Where there are bad parents we also find, as a rule, bad children. Let us go into a house where the father has no religion and fear of God, swears and blasphemes, drinks and gambles, lives in strife and enmity. How are his children? Do they serve God? Do they keep his commandments? Ah, no; they are miniature counterparts of their father, and are almost as wicked as he. Let us then visit a house in which a mother neglects prayer, going to church, confession and Communion, dresses vainly, speaks obscene words, and shows no modesty. How are her children? Are they well-behaved, retired, modest and chaste? Do they pray diligently, go frequently to confession and Communion? Do they live as Christians? Anything but that; like little monkeys they mimic the old ape, and faithfully follow her in all wickedness. Impious parents have impious children: the apple never falls far from the tree; there are exceptions, " but they are few and far between."

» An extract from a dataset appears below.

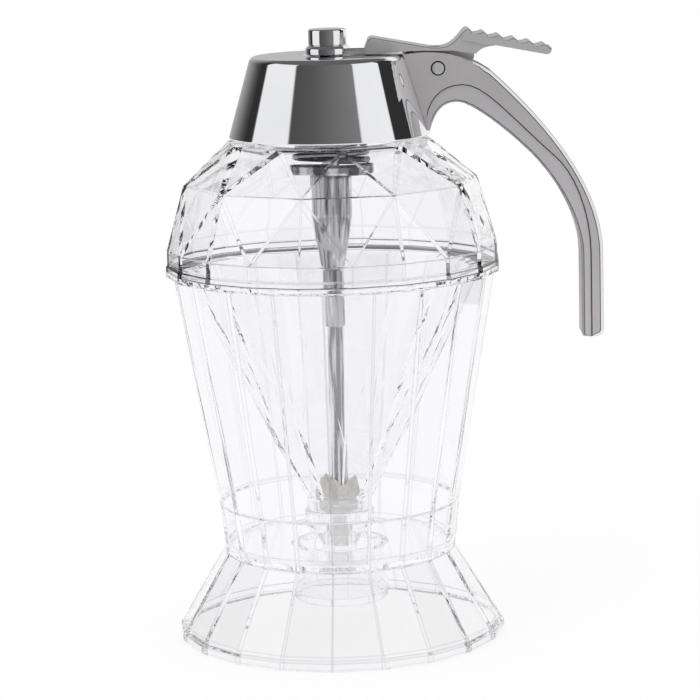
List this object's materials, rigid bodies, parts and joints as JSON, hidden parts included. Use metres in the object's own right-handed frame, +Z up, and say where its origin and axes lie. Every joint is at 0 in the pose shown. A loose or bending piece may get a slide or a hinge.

Take to heart, Christian parents, the words of the divine Saviour: "He that shall scandalize one of these little ones that believe in me, it were better for him that a millstone were hanged about his neck, and that he was drowned in the depth of the sea"(Matt. 18: 6); and guard carefully against giving bad example to your children. Have God always before your eyes and never do what might be a stumbling-block to your children. On the contrary, let your light so shine before them, that they may see your good works, and glorify your Father, who is in heaven. If you carefully avoid everything sinful, and lead a truly pious and religious life, the difficult business of education will be very much alleviated for you; your children will follow your example and serve God all the days of their lives. Amen.